Bitrix24 vs Act
Side-by-side trajectory, velocity, and editorial themes.
Bitrix24's public feed is content marketing, not a product changelog — the actual shipping cadence is invisible from here.
What's in the Bitrix24 feed right now is a stream of SEO-shaped blog content targeting CRM, website-builder, and project-management buying intent — not product release notes. The recent items cover industry-specific CRM guides (construction, real estate, startups, mobile), Gantt-chart explainers, and website-builder roundups. There is one branded piece on financial control, but the rest is generic top-of-funnel content.
The pattern says less about the product and more about Bitrix24's go-to-market: they are leaning hard into search-driven inbound across a broad set of buyer personas. For a SparkPulse reader trying to track product velocity, this feed is currently a poor proxy — actual release notes either ship somewhere else or aren't surfacing in the same RSS surface.
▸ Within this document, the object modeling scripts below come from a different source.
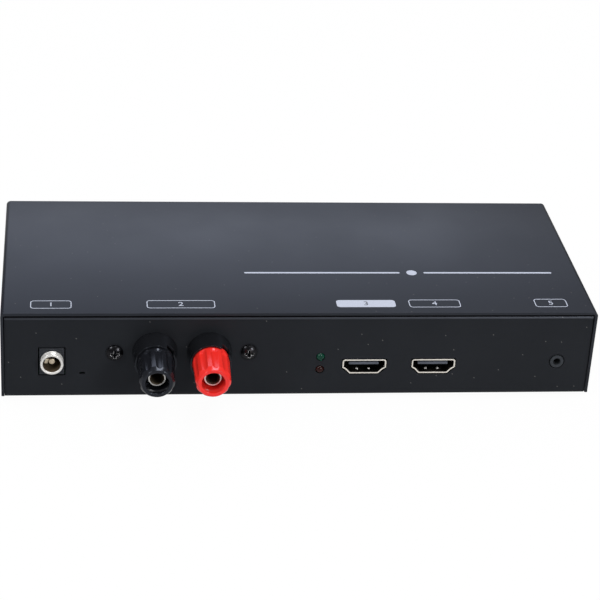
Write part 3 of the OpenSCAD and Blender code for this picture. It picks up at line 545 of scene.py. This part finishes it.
def moulded(name, colour, roughness, peel=0.1):
    """Moulded plastic: a faint sink and flow pattern in the gloss."""
    made = finish(name, colour, roughness, ior=1.53)
    shader_of(made).inputs["Specular Tint"].default_value = (*SKY, 1)
    bumped(made, grain(made, scale=420, detail=3), strength=peel, distance=0.00003)
    flow = grain(made, scale=90, stretch=(1, 0.35, 1))
    glossed(made, flow, sharpest=roughness * 0.8, dullest=roughness * 1.25)
    toned(made, flow, [(NOISE_LOW, shade(colour, 0.88)), (NOISE_HIGH, shade(colour, 1.1))])
    return made


def plated(name, colour, roughness, stretch=(1, 1, 1), tarnish=0.85, metal=1.0):
    """Plated metal: fine tool marks along one direction and a faint tarnish."""
    made = finish(name, colour, roughness, metal)
    bumped(made, grain(made, scale=900, detail=3, stretch=stretch), strength=0.12, distance=0.00002)
    cloud = grain(made, scale=160, detail=3)
    glossed(made, cloud, sharpest=roughness * 0.7, dullest=roughness * 1.4)
    toned(made, cloud, [(NOISE_LOW, shade(colour, tarnish)), (0.65, colour)])
    return made


def screen_ink(name, colour):
    """Screen print: a thin matt film whose cover varies a little."""
    made = finish(name, colour, roughness=0.55)
    marks = grain(made, scale=2600)
    bumped(made, marks, strength=0.2, distance=0.00002)
    toned(made, marks, [(NOISE_LOW, shade(colour, 0.86)), (0.6, colour)])
    return made


def board_mask(name):
    """Green solder mask over copper tracks that run along the board's sides."""
    made = finish(name, (0.012, 0.10, 0.045), roughness=0.3)
    place = object_place(made, stretch=(1, 1, 0.1))
    tracks = add_node(made, "ShaderNodeTexBrick", Scale=160.0)
    tracks.inputs["Color1"].default_value = (0.010, 0.085, 0.038, 1)
    tracks.inputs["Color2"].default_value = (0.013, 0.11, 0.05, 1)
    tracks.inputs["Mortar"].default_value = (0.03, 0.19, 0.08, 1)
    tracks.inputs["Mortar Size"].default_value = 0.03
    join(made, (place, "Vector"), (tracks, "Vector"), (tracks, "Color"), (shader_of(made), "Base Color"))
    bumped(made, tracks, strength=0.3, distance=0.00004)
    return made


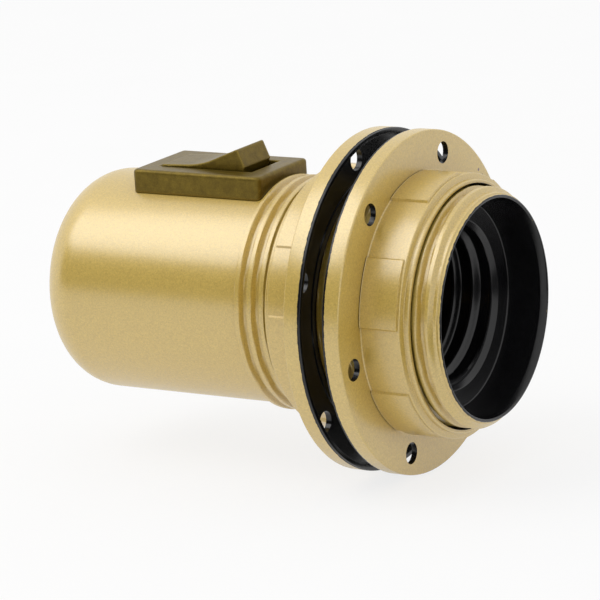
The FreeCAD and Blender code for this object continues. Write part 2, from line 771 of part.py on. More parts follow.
def check(doc, nodes):
    for item in doc.Objects:
        if "Invalid" in item.State or "Error" in item.State:
            raise RuntimeError("%s: %s" % (item.Name, item.State))
    for node in nodes:
        if node.Shape.isNull() or not node.Shape.isValid():
            raise RuntimeError(node.Label + " has no valid shape")


def main():
    doc = FreeCAD.newDocument("lampholder")
    sheet = fill_sheet(doc)
    nodes = [
        make_cap(doc),
        make_entry_bush(doc),
        make_lock_screw(doc),
        make_barrel(doc),
        make_shade_ring(doc, "front_shade_ring", "front_ring_x", "front_hole_angle", True),
        make_shade_ring(doc, "rear_shade_ring", "rear_ring_x", "rear_hole_angle", False),
        make_switch_housing(doc),
        make_rocker(doc),
        make_plunger(doc),
        make_rocker_spring(doc, sheet),
        make_bridge(doc),
        make_live_terminal(doc),
        make_switched_contact(doc),
        make_link_strip(doc),
        make_neutral_terminal(doc),
        make_terminal_screws(doc),
        make_carrier(doc),
        make_centre_contact(doc),
        make_side_contact(doc),
        make_rivets(doc),
    ]
    doc.recompute()
    check(doc, nodes)
    os.makedirs("parts", exist_ok=True)
    for node in nodes:
        node.Shape.exportStep("parts/%s.step" % node.Label)
        print(node.Label, "%.1f mm3" % node.Shape.Volume, len(node.Shape.Solids), "solid")


main()
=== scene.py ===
import math

import bmesh
import bpy
from mathutils import Matrix, Vector


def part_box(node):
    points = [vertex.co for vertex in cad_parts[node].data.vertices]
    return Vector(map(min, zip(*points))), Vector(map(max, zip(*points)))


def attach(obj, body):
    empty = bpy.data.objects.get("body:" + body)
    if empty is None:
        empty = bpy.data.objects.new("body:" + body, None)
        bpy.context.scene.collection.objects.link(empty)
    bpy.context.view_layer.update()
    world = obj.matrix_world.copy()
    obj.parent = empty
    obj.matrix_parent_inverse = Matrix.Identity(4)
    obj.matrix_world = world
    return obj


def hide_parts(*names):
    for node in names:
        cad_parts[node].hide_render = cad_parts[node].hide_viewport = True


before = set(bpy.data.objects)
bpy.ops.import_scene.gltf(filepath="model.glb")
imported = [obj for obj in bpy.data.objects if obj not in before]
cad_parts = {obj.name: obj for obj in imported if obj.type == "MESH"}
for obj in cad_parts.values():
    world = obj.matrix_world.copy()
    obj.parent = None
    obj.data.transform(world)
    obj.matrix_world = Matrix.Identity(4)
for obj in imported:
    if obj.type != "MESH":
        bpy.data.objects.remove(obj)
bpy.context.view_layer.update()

# Looks of a gold-painted lampholder. Metres, in the part's own frame:
# +X along the axis to the mouth, +Z up through the middle of the switch.

MM = 0.001

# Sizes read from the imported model.
CAP_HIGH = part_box("cap")[1]
BARREL_LOW, BARREL_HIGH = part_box("threaded_barrel")
FRONT_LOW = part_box("front_shade_ring")[0]
REAR_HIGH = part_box("rear_shade_ring")[1]
CAP_RADIUS = CAP_HIGH.y
CAP_LENGTH = CAP_HIGH.x
BARREL_START = BARREL_LOW.x
BARREL_END = BARREL_HIGH.x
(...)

Worth flagging as a data-source issue rather than reading product momentum into marketing posts.
Expect the content cadence to continue — Bitrix24 has a multi-product surface (CRM, sites, tasks, telephony) and is clearly targeting each vertical with its own listicle. To get a real product signal, the ingestor likely needs to point at a different source (product release notes page, in-app changelog) rather than the blog feed.
Act! pivots from CRM-only to payment processor while modernizing its Cloud UX.
Act! is in the middle of a methodical Cloud modernization, rebuilding list views, navigation, and notifications to match the consistency users expect from modern CRMs. Alongside that polish work, Act! has just shipped Act! Payments via Propelr — turning the CRM into a place where credit card transactions close, not just leads. The product is still recognizably a small-business CRM, but its surface area is widening.
The release cadence shows two parallel tracks: weekly UX rationalization (notification center, list parity, faster task editing) and category expansion through embedded financial services. Act! is following the same playbook HubSpot and Pipedrive have run — keep the legacy users happy with quality-of-life work while quietly bolting on revenue-bearing features that compete with Stripe-adjacent SMB tools. Payments is the most directional move in years.
Expect deeper payments integration next — recurring billing tied to opportunities, dunning workflows from the contact record, and likely a payments-driven pricing tier that monetizes transaction volume rather than seats.